[Rows from a 3D modeling dataset]
============================================================

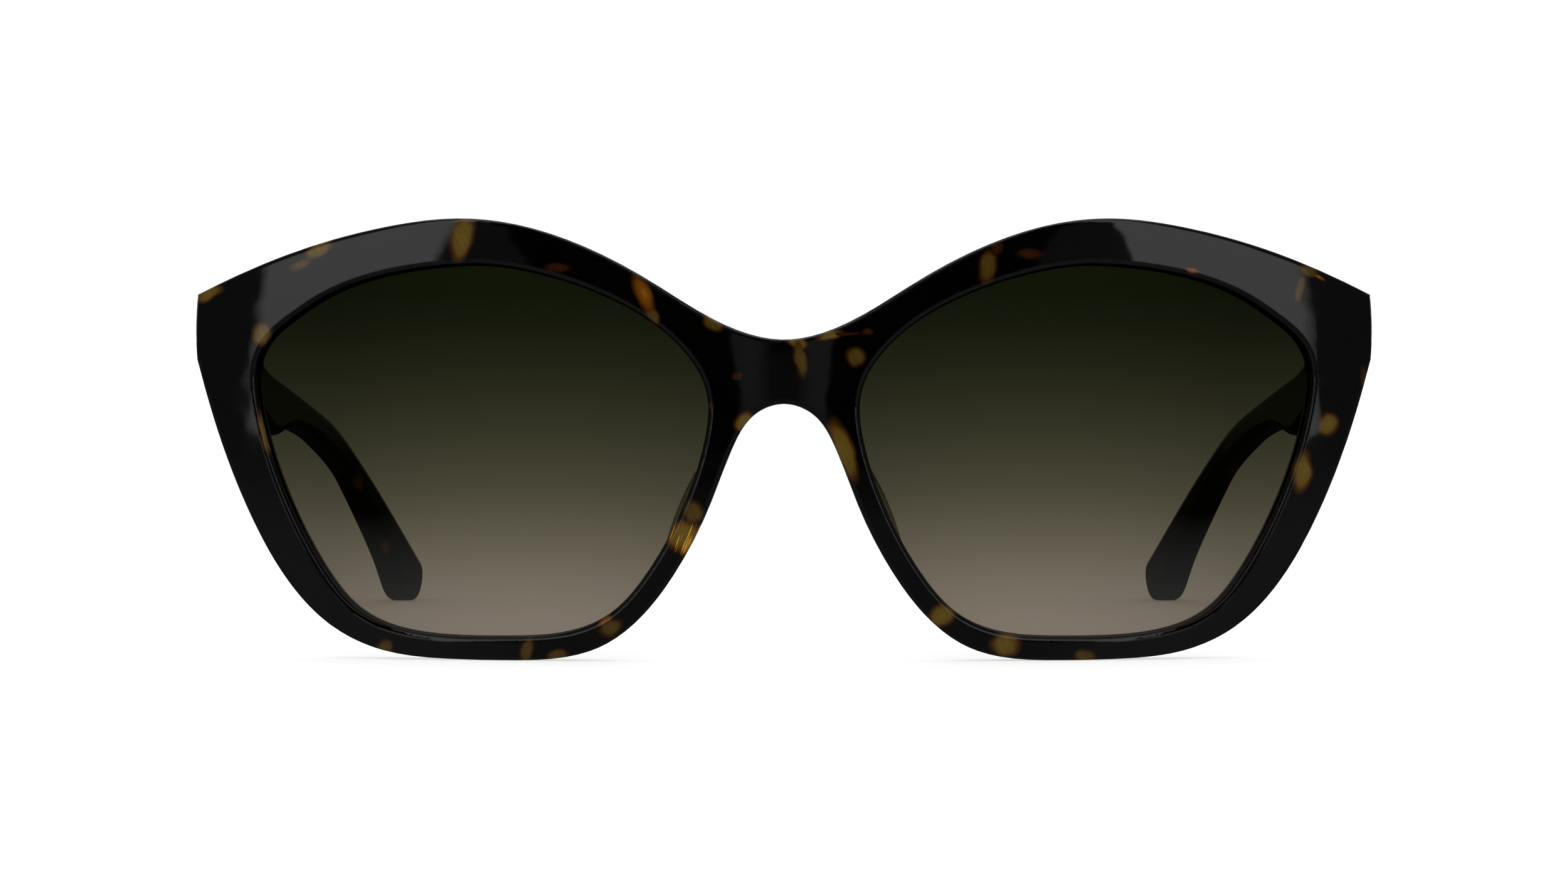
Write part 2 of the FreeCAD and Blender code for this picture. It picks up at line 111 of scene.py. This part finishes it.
def vector_calc(tree, operation, first, second=None, scale=None):
    node = add(tree, "ShaderNodeVectorMath", operation=operation)
    connect(tree, node.inputs[0], first)
    if second is not None:
        connect(tree, node.inputs[1], second)
    if scale is not None:
        connect(tree, node.inputs["Scale"], scale)
    return node.outputs["Value"] if operation == "LENGTH" else node.outputs["Vector"]


def ramp(tree, factor, stops, interpolation="LINEAR"):
    node = add(tree, "ShaderNodeValToRGB", {"Fac": factor})
    node.color_ramp.interpolation = interpolation
    elements = node.color_ramp.elements
    while len(elements) < len(stops):
        elements.new(0.5)
    for element, (place, colour) in zip(elements, stops):
        element.position = place
        element.color = (*colour, 1.0)
    return node.outputs["Color"]


def mix(tree, factor, first, second, blend="MIX"):
    node = add(tree, "ShaderNodeMix", data_type="RGBA", blend_type=blend)
    for name, value in (("Factor", factor), ("A", first), ("B", second)):
        socket = next(s for s in node.inputs if s.name == name and s.enabled)
        connect(tree, socket, value)
    return next(s for s in node.outputs if s.enabled)


def span(tree, value, start, end, first, last, smooth=True):
    """A number that goes from first to last as a value goes from start to end."""
    kind = "SMOOTHSTEP" if smooth else "LINEAR"
    return add(tree, "ShaderNodeMapRange", {
        "Value": value,
        "From Min": start,
        "From Max": end,
        "To Min": first,
        "To Max": last,
    }, interpolation_type=kind).outputs["Result"]


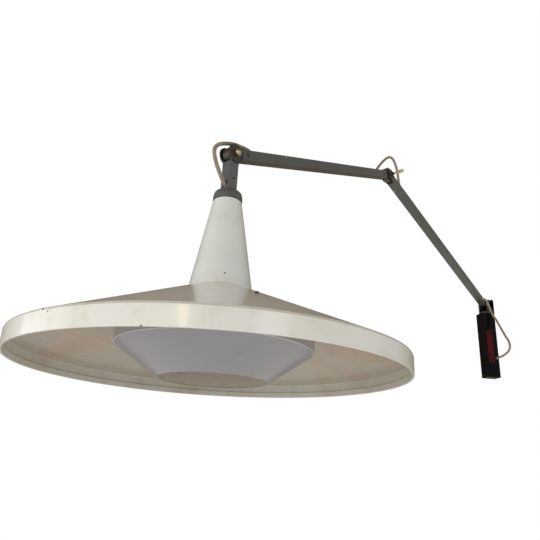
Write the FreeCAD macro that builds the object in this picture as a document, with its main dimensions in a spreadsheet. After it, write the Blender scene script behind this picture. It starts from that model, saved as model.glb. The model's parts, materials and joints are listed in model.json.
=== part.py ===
import FreeCAD, Part
import math
import os
import Sketcher

# A wall lamp with a swivelling turret, two jointed square arms and a wide spun shade.
# The frame: the wall is the plane y = 0, the lamp reaches out towards -Y and +Z is up.
# Every arm part is built in the frame of its own joint: X is the hinge axis, -Y points
# away from the wall and Z is up.

Vector = FreeCAD.Vector
Rotation = FreeCAD.Rotation
Placement = FreeCAD.Placement

document = FreeCAD.newDocument("WallLamp")
sheet = document.addObject("Spreadsheet::Sheet", "Sizes")


# ---------------------------------------------------------------- driving sizes

driving_sizes = (
    # wall housing
    ("housing_width", 31.0),
    ("housing_depth", 38.4),
    ("housing_height", 178.0),
    ("housing_base_level", -110.0),
    ("housing_wall", 2.0),
    ("back_plate_rise", 42.0),
    ("back_plate_thickness", 3.0),
    ("back_plate_corner", 5.0),
    ("cover_thickness", 2.0),
    ("cover_gap", 0.3),
    ("wall_screw_upper_level", 8.0),
    ("wall_screw_lower_level", -88.0),
    ("wall_screw_radius", 2.4),
    ("screw_clearance", 0.2),
    ("bearing_tube_radius", 11.0),
    ("bearing_tube_length", 44.0),
    ("bush_wall", 2.0),
    ("bush_length", 10.0),
    ("bush_flange", 1.2),
    ("terminal_width", 18.0),
    ("terminal_depth", 13.0),
    ("terminal_height", 22.0),
    ("terminal_level", -37.0),
    ("label_length", 92.0),
    ("label_width", 18.0),
    ("label_margin", 7.4),
    ("label_thickness", 0.8),
    ("label_base_level", -72.0),
    ("plug_radius", 4.5),
    ("plug_level", -84.0),
    ("entry_level", -58.0),
    ("entry_depth", 7.4),
    ("grommet_flange_radius", 5.2),
    # turret and shoulder
    ("pivot_rise", 26.0),
    ("spindle_radius", 6.0),
    ("running_clearance", 0.05),
    ("thrust_washer", 1.0),
    ("face_gap", 0.3),
    ("turret_base", 4.0),
    ("turret_radius", 15.6),
    ("cheek_gap", 19.0),
    ("pin_head_radius", 6.5),
    ("pin_head_height", 2.6),
    ("pin_head_start", 11.6),
    ("shoulder_bolt_radius", 4.0),
    ("swivel_rest", 41.5),
    # arms
    ("tube_size", 16.5),
    ("tube_wall", 1.5),
    ("tube_corner", 1.4),
    ("plug_fit", 0.1),
    ("upper_arm_length", 586.0),
    ("upper_arm_rise", 15.0),
    ("fore_arm_length", 508.0),
    ("fore_arm_drop", 22.4),
    ("shoulder_block_reach", 15.0),
    ("shoulder_plug_length", 14.0),
    ("elbow_plug_length", 24.0),
    ("head_plug_length", 19.0),
    ("arm_screw_radius", 1.8),
    ("slot_width", 7.0),
    ("slot_length", 17.0),
    ("side_slot_distance", 41.0),
    ("upper_slot_distance", 58.0),
    ("fore_slot_elbow_distance", 52.0),
    ("fore_slot_head_distance", 42.0),
    # elbow
    ("elbow_barrel_radius", 16.0),
    ("elbow_tube_setback", 18.0),
    ("elbow_washer_radius", 11.0),
    ("elbow_bolt_radius", 3.5),
    ("washer_thickness", 2.0),
    ("disc_thickness", 0.8),
    ("knob_reach", 38.0),
    ("knob_grip_radius", 3.7),
    # head joint
    ("head_barrel_radius", 11.5),
    ("head_tube_setback", 13.5),
    ("head_washer_radius", 14.0),
    ("head_bolt_radius", 3.5),
    ("dome_nut_radius", 5.4),
    ("dome_nut_height", 7.5),
    # yoke, cap and swivel stem
    ("head_height", 306.2),
    ("yoke_slot_drop", 51.0),
    ("yoke_slot_length", 13.0),
    ("yoke_screw_drop", 39.5),
    ("stem_plug_drop", 30.0),
    ("cap_radius", 20.1),
    ("cap_thickness", 1.3),
    ("cap_base_level", 231.7),
    ("cap_shoulder_level", 239.5),
    ("cap_top_level", 248.2),
    ("cap_top_radius", 12.6),
    ("stem_radius", 5.0),
    ("stem_bore_radius", 3.4),
    ("swivel_nut_radius", 9.0),
    ("swivel_nut_height", 6.0),
    ("swivel_washer_radius", 11.0),
    ("swivel_washer_thickness", 2.0),
    # lamp holder and bulb
    ("holder_top_level", 188.0),
    ("holder_length", 54.0),
    ("holder_radius", 19.5),
    ("holder_wall", 2.4),
    ("screw_cap_radius", 13.2),
    ("bulb_radius", 30.0),
    ("bulb_base_level", 30.0),
    # shade
    ("dish_radius", 235.0),
    ("rim_height", 22.0),
    ("cone_rise", 99.0),
    ("sheet_thickness", 1.2),
    ("hem_height", 8.0),
    ("hem_thickness", 1.6),
    ("rim_corner", 3.0),
    ("step_radius", 210.0),
    ("step_height", 1.0),
    ("dish_hole_radius", 30.0),
    ("neck_base_radius", 41.3),
    ("neck_top_radius", 19.5),
    ("neck_step_level", 231.0),
    ("neck_collar_radius", 14.8),
    ("neck_top_level", 244.2),
    ("neck_flange_inner_radius", 33.0),
    ("clamp_ring_thickness", 2.0),
    ("clamp_ring_reach", 6.75),
    ("clamp_screw_radius", 1.6),
    # diffuser
    ("diffuser_mouth_radius", 66.5),
    ("diffuser_mouth_level", -8.0),
    ("diffuser_thickness", 1.5),
    ("diffuser_lip", 23.0),
    ("ring_radius", 121.5),
    ("ring_thickness", 1.0),
    ("bracket_thickness", 1.6),
    ("ring_base_level", 27.0),
    ("ring_height", 24.0),
    ("ring_screw_rise", 6.0),
    ("bracket_width", 12.0),
    ("bracket_foot", 14.0),
    ("diffuser_screw_radius", 1.6),
    ("rivet_radius", 1.6),
    # flex
    ("flex_radius", 2.75),
)

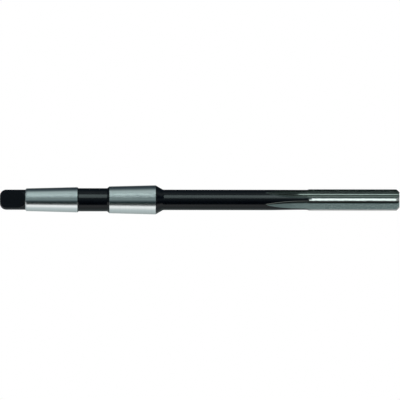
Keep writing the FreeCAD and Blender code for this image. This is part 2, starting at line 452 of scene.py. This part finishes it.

============================================================

» EXERCISE
Give a single number: the count of lines above that include the word "code".

» THE SOLUTION
2